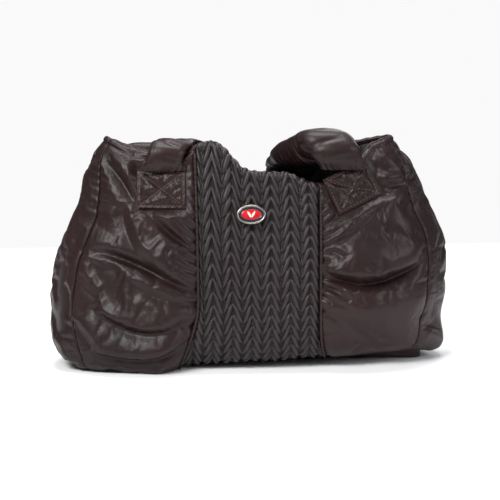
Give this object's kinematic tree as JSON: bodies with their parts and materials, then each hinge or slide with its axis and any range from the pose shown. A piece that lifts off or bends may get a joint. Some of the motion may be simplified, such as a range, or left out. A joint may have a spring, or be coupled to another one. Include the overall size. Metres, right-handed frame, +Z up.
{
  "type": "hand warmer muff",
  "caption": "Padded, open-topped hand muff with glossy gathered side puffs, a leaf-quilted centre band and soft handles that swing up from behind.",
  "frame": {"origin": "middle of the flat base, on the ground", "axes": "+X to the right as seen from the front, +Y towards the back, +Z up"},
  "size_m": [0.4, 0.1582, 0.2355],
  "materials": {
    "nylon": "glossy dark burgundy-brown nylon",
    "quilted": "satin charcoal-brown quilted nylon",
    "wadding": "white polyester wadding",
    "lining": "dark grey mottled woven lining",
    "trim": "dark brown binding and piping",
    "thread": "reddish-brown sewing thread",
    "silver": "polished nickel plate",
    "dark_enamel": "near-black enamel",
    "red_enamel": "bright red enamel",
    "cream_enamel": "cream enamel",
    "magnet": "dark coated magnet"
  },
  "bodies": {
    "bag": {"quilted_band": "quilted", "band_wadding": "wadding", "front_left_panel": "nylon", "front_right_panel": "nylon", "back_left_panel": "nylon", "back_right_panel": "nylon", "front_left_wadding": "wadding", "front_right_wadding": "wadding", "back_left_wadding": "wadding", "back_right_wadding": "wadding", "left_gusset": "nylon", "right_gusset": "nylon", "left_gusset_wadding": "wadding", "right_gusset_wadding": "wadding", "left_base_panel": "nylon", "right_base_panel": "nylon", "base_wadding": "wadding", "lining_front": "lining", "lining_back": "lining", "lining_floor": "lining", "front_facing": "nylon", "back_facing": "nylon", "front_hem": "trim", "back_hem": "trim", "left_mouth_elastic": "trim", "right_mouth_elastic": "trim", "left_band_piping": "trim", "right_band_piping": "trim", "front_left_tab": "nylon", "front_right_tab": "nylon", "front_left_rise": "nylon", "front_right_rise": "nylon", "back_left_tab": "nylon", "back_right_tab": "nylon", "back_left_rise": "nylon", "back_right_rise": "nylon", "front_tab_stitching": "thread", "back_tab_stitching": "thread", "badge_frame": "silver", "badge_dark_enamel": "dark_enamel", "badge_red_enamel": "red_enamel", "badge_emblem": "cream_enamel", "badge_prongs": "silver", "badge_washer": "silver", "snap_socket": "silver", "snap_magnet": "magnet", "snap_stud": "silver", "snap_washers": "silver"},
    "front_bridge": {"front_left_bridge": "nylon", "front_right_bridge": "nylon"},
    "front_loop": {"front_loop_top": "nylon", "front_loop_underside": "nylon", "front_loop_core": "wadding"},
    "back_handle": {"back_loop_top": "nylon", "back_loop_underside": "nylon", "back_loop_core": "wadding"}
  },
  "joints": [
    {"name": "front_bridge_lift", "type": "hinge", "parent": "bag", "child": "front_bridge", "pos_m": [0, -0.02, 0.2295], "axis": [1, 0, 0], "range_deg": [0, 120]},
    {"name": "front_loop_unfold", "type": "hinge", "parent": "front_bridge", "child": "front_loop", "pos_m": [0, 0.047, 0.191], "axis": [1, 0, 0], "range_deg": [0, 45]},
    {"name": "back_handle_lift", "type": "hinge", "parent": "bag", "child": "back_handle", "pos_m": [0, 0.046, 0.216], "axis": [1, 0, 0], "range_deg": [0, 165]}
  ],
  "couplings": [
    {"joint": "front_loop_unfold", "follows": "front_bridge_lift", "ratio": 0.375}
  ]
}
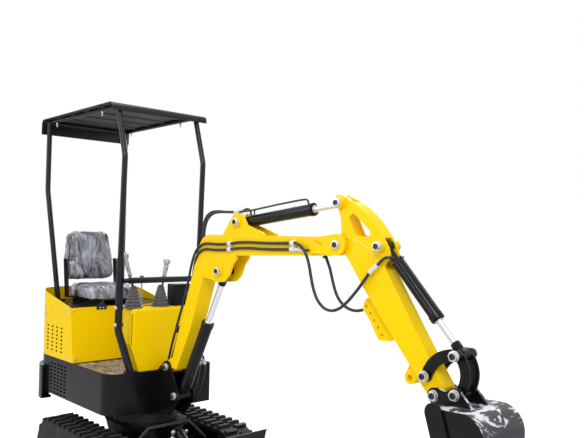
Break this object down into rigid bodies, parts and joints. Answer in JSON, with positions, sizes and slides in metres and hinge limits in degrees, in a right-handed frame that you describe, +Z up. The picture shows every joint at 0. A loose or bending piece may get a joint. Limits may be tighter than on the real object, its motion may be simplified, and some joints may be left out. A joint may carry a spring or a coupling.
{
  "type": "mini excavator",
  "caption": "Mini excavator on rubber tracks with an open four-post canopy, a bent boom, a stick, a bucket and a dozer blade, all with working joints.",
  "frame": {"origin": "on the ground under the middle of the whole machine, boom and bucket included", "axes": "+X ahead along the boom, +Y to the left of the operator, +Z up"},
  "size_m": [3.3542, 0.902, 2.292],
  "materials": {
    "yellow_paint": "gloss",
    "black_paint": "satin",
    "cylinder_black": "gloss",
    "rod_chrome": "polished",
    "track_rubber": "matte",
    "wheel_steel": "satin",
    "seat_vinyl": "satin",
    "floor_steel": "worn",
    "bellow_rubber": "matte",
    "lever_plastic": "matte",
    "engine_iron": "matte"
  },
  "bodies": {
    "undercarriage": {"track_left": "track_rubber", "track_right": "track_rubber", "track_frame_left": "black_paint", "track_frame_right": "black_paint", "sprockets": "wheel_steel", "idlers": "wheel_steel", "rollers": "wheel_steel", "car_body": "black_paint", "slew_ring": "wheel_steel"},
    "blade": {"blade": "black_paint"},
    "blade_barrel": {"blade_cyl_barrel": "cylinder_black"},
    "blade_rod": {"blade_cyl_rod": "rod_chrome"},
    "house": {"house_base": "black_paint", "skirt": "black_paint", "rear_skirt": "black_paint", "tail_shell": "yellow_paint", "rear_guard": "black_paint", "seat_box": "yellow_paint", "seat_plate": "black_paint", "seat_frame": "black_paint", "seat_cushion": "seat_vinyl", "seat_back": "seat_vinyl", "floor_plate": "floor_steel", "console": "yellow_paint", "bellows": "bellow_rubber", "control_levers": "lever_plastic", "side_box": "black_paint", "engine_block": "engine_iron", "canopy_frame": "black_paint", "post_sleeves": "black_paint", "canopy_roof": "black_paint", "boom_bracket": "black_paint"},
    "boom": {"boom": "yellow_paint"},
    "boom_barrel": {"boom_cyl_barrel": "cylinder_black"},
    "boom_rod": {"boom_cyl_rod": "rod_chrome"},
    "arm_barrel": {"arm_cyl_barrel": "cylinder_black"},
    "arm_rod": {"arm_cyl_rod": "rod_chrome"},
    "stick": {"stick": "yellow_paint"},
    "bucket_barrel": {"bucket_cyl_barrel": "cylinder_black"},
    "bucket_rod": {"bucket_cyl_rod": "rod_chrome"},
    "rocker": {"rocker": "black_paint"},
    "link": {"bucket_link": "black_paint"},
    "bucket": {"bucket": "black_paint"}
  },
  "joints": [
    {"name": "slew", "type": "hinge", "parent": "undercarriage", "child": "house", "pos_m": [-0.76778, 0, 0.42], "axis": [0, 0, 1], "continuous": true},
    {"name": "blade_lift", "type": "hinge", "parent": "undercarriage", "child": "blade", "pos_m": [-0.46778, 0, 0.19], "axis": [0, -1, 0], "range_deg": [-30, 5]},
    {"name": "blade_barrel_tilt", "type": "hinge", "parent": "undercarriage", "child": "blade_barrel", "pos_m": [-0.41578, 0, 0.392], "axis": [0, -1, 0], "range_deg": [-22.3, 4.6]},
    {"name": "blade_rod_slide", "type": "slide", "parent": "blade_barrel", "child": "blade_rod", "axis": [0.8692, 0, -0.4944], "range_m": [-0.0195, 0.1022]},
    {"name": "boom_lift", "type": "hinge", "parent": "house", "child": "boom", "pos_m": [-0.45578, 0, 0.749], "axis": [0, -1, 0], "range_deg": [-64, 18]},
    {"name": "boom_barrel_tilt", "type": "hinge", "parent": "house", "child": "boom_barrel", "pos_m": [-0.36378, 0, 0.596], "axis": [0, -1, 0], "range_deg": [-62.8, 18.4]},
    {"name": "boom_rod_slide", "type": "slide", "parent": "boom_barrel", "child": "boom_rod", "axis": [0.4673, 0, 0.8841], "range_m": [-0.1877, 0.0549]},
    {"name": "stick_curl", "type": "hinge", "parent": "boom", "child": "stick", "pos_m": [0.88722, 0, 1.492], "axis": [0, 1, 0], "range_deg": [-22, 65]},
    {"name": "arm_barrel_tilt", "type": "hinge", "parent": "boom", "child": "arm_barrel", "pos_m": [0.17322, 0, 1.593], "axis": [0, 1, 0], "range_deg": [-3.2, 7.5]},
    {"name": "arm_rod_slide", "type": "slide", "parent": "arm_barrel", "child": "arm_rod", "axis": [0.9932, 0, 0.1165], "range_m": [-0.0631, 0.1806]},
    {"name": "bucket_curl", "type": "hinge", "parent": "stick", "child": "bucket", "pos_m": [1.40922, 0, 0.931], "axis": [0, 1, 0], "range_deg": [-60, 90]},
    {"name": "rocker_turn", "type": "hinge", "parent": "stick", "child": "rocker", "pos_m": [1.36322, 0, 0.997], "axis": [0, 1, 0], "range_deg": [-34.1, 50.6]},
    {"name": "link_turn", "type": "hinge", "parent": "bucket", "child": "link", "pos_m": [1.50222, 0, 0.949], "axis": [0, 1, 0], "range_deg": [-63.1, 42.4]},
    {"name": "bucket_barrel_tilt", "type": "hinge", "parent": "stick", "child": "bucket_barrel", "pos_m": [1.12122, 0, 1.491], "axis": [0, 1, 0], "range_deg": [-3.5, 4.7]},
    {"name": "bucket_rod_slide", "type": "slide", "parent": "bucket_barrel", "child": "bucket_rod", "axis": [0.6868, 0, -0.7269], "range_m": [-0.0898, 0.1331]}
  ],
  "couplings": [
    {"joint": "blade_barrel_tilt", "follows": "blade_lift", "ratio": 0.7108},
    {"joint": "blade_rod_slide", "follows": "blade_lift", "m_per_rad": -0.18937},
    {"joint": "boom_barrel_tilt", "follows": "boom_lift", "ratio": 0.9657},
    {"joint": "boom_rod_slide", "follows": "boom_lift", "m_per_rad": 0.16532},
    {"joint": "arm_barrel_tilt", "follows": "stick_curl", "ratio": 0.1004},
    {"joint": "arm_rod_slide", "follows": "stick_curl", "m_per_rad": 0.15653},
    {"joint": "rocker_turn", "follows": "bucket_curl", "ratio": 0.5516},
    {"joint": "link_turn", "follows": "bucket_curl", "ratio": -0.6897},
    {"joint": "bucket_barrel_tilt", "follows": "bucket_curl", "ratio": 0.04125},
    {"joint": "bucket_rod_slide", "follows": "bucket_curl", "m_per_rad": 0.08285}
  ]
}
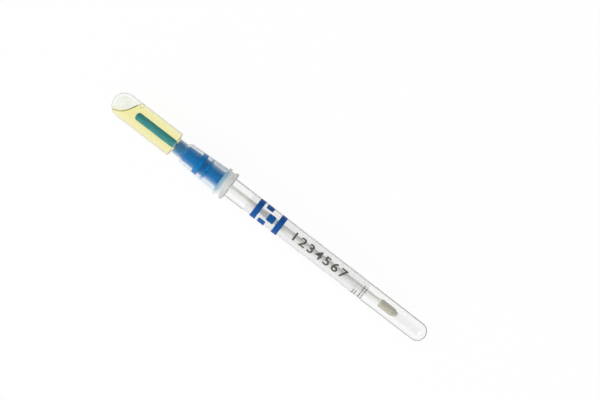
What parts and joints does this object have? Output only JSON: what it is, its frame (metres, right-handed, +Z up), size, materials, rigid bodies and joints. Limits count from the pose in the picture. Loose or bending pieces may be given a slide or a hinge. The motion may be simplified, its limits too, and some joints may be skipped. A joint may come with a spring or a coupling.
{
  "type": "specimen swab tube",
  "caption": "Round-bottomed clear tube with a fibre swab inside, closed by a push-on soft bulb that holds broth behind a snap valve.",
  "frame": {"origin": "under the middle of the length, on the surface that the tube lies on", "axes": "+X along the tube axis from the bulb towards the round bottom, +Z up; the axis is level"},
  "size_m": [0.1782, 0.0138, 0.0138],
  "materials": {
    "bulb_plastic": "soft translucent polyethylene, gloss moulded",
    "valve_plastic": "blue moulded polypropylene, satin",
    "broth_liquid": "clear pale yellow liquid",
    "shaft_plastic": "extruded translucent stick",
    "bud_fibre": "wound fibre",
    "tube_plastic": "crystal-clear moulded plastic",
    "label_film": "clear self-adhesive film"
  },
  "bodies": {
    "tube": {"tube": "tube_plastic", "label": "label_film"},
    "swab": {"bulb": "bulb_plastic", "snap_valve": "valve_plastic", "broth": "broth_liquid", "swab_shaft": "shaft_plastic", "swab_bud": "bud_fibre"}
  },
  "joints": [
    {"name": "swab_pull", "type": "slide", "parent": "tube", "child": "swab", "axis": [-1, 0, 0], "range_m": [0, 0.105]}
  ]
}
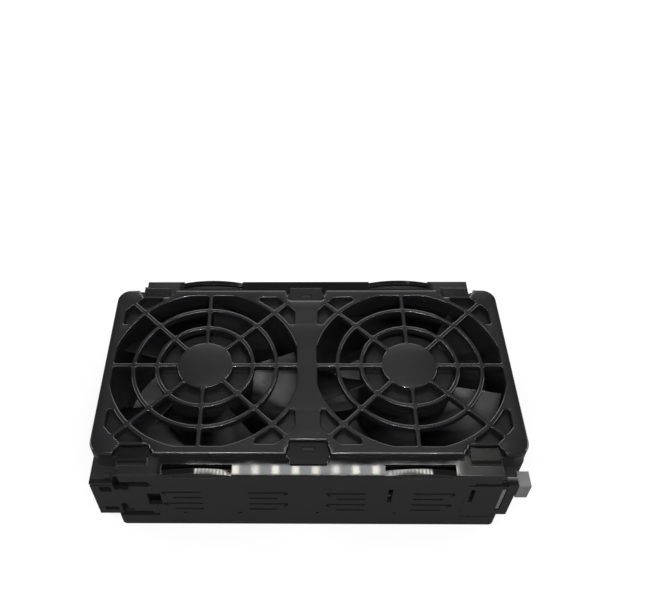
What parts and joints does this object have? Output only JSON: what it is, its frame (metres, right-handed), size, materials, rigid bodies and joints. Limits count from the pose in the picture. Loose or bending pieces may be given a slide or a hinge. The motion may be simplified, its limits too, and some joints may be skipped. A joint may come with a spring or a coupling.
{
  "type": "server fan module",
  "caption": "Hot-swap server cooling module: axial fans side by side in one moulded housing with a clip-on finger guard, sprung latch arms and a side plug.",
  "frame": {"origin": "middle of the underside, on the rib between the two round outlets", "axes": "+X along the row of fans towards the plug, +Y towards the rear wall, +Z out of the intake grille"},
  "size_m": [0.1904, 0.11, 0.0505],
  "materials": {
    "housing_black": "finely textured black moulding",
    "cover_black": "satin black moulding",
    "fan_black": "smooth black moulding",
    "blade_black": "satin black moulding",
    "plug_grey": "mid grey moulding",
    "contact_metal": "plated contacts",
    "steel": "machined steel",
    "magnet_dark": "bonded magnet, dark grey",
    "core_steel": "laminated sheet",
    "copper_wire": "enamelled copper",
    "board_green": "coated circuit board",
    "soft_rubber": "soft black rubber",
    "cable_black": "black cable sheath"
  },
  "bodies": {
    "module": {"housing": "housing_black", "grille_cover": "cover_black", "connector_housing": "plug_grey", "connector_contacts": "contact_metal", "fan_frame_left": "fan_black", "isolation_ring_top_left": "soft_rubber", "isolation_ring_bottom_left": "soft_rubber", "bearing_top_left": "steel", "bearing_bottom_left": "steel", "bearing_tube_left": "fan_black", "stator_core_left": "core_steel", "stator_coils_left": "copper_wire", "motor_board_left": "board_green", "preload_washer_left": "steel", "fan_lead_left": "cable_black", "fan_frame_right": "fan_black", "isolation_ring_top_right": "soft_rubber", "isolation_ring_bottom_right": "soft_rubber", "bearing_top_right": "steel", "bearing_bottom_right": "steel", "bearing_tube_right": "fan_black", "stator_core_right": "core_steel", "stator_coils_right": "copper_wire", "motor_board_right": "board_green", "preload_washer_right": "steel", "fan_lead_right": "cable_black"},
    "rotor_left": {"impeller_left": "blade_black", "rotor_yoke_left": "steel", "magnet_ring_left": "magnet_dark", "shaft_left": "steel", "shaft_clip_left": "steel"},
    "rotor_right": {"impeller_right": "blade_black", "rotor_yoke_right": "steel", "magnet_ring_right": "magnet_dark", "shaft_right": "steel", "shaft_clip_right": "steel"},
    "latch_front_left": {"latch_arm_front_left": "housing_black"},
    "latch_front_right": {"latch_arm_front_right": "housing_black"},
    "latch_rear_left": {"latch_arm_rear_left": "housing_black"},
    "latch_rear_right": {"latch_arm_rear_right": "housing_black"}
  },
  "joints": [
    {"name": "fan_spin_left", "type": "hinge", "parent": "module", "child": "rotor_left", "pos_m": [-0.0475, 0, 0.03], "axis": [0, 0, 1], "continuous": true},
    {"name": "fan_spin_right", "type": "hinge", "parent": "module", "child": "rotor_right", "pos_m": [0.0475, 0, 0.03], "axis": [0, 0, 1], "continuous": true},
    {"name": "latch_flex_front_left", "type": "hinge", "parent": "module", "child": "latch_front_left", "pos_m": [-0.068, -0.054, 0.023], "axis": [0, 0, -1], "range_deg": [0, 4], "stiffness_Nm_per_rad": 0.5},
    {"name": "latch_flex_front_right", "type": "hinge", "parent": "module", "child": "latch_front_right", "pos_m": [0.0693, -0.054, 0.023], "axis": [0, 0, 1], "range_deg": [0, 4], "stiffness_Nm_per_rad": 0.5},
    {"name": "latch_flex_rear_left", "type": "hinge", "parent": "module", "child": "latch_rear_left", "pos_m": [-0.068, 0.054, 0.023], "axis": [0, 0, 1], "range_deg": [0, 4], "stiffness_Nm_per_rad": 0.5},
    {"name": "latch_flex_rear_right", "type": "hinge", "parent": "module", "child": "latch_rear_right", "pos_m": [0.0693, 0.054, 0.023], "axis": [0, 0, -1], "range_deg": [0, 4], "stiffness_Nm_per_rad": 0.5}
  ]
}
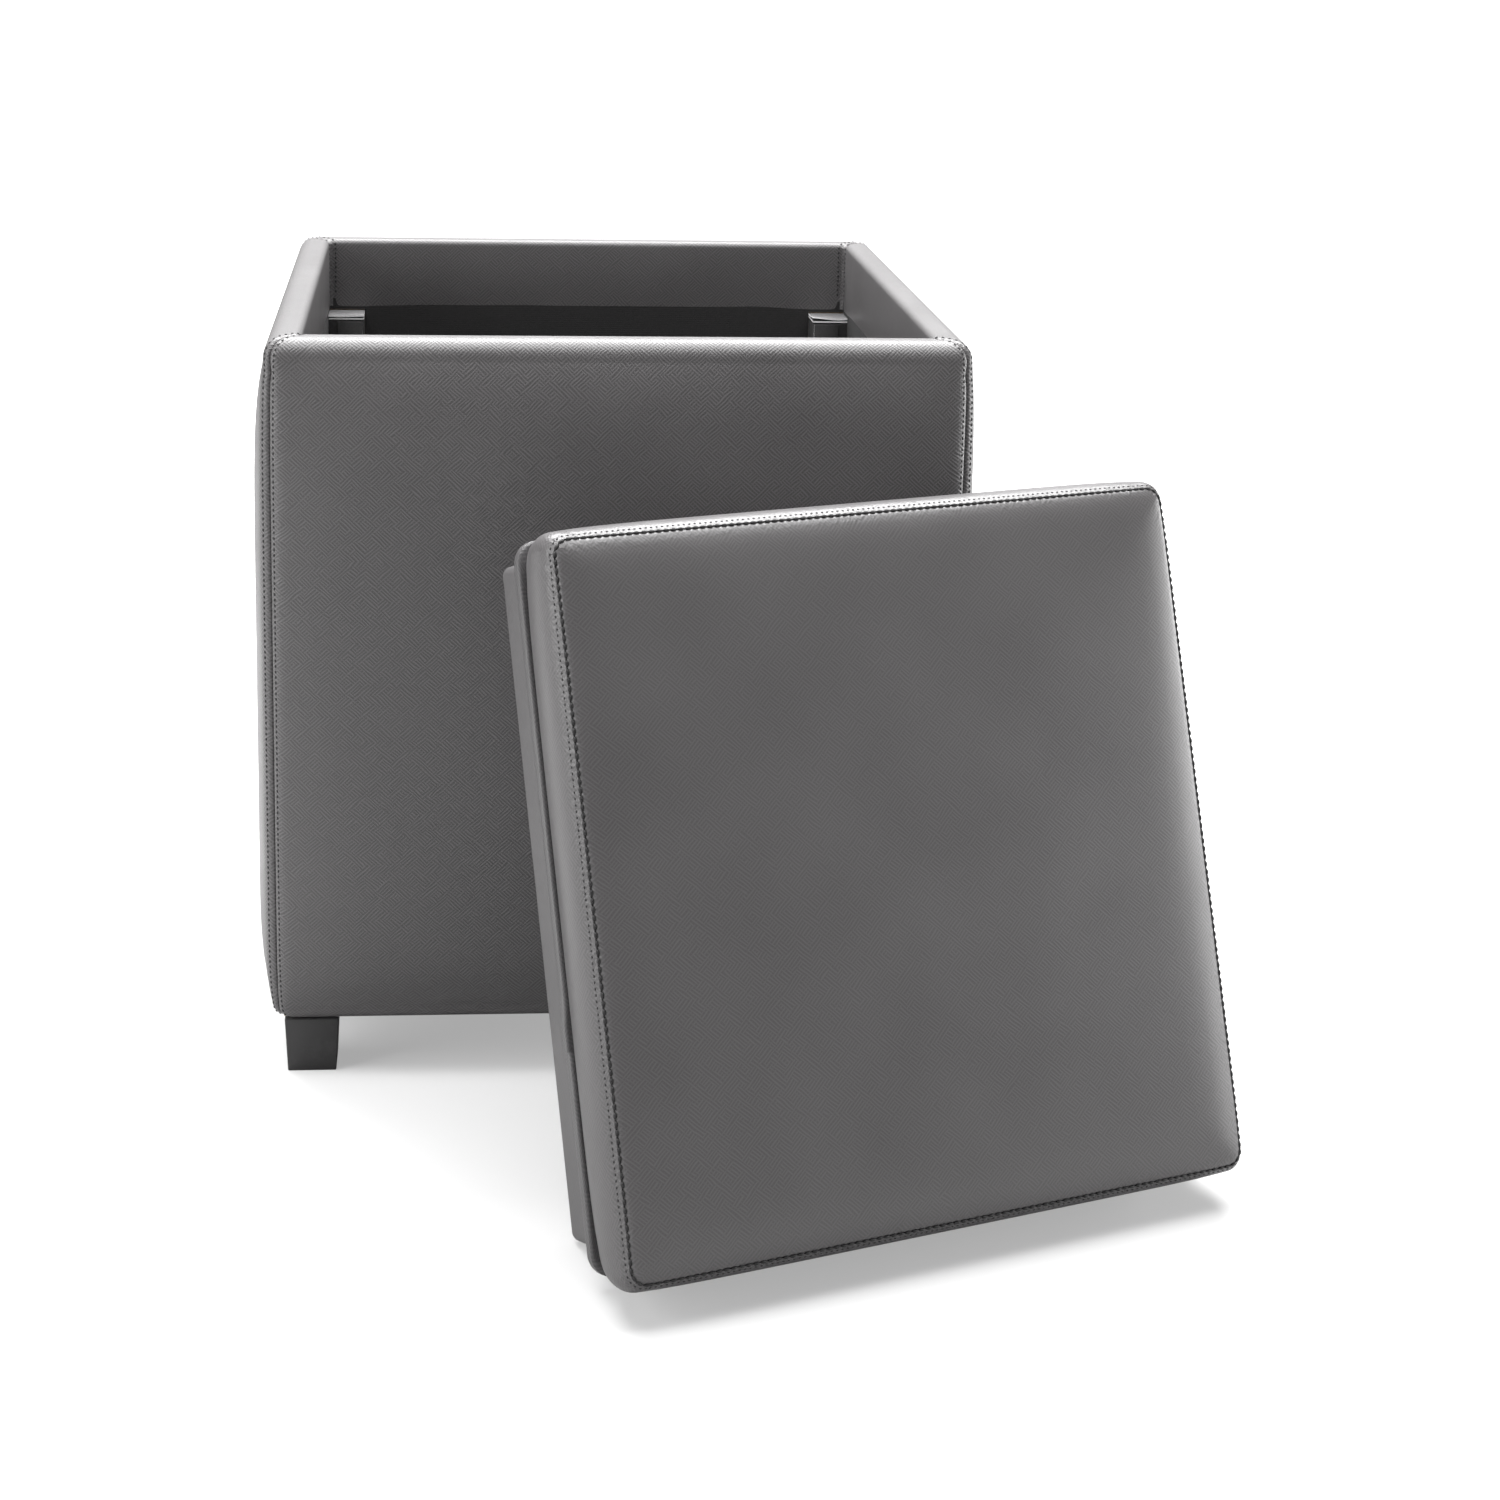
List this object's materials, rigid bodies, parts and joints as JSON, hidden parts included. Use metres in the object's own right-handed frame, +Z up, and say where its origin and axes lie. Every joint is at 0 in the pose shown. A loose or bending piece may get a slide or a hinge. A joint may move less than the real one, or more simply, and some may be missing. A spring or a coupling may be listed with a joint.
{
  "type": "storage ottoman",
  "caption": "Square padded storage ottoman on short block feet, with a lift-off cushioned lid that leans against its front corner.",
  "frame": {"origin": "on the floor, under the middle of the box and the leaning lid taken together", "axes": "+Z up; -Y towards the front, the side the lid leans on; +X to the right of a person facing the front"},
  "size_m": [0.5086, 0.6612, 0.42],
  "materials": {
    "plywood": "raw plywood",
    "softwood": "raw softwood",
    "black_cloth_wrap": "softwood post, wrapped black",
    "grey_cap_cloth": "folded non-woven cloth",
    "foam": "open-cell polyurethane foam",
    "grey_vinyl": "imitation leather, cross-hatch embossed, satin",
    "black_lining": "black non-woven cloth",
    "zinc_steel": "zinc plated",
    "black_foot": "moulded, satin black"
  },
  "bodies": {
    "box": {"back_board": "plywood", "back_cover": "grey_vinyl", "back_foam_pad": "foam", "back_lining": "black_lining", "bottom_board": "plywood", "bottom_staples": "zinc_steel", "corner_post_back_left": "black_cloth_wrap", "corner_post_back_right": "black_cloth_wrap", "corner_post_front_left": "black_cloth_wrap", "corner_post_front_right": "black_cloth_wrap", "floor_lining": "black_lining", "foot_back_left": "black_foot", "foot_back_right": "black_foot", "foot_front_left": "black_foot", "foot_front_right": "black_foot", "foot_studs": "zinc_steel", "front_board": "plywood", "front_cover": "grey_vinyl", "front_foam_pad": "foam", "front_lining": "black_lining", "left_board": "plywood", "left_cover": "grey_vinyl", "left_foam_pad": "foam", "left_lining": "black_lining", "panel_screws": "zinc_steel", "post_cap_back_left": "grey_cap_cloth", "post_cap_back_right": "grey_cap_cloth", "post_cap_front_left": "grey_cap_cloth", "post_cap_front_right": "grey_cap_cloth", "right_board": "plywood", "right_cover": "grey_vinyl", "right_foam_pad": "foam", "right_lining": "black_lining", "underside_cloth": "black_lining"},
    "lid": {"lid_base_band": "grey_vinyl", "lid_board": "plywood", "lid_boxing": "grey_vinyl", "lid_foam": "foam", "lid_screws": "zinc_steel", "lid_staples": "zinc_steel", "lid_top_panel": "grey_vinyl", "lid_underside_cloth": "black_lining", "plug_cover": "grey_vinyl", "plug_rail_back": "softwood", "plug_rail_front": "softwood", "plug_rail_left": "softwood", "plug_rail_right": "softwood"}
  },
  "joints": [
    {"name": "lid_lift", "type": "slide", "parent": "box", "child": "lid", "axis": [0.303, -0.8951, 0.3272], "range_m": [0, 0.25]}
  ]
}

REQUEST: Write out every line of the entries that holds the word "object".

COMPLETE ANSWER:
Give this object's kinematic tree as JSON: bodies with their parts and materials, then each hinge or slide with its axis and any range from the pose shown. A piece that lifts off or bends may get a joint. Some of the motion may be simplified, such as a range, or left out. A joint may have a spring, or be coupled to another one. Include the overall size. Metres, right-handed frame, +Z up.
Break this object down into rigid bodies, parts and joints. Answer in JSON, with positions, sizes and slides in metres and hinge limits in degrees, in a right-handed frame that you describe, +Z up. The picture shows every joint at 0. A loose or bending piece may get a joint. Limits may be tighter than on the real object, its motion may be simplified, and some joints may be left out. A joint may carry a spring or a coupling.
What parts and joints does this object have? Output only JSON: what it is, its frame (metres, right-handed, +Z up), size, materials, rigid bodies and joints. Limits count from the pose in the picture. Loose or bending pieces may be given a slide or a hinge. The motion may be simplified, its limits too, and some joints may be skipped. A joint may come with a spring or a coupling.
What parts and joints does this object have? Output only JSON: what it is, its frame (metres, right-handed), size, materials, rigid bodies and joints. Limits count from the pose in the picture. Loose or bending pieces may be given a slide or a hinge. The motion may be simplified, its limits too, and some joints may be skipped. A joint may come with a spring or a coupling.
List this object's materials, rigid bodies, parts and joints as JSON, hidden parts included. Use metres in the object's own right-handed frame, +Z up, and say where its origin and axes lie. Every joint is at 0 in the pose shown. A loose or bending piece may get a slide or a hinge. A joint may move less than the real one, or more simply, and some may be missing. A spring or a coupling may be listed with a joint.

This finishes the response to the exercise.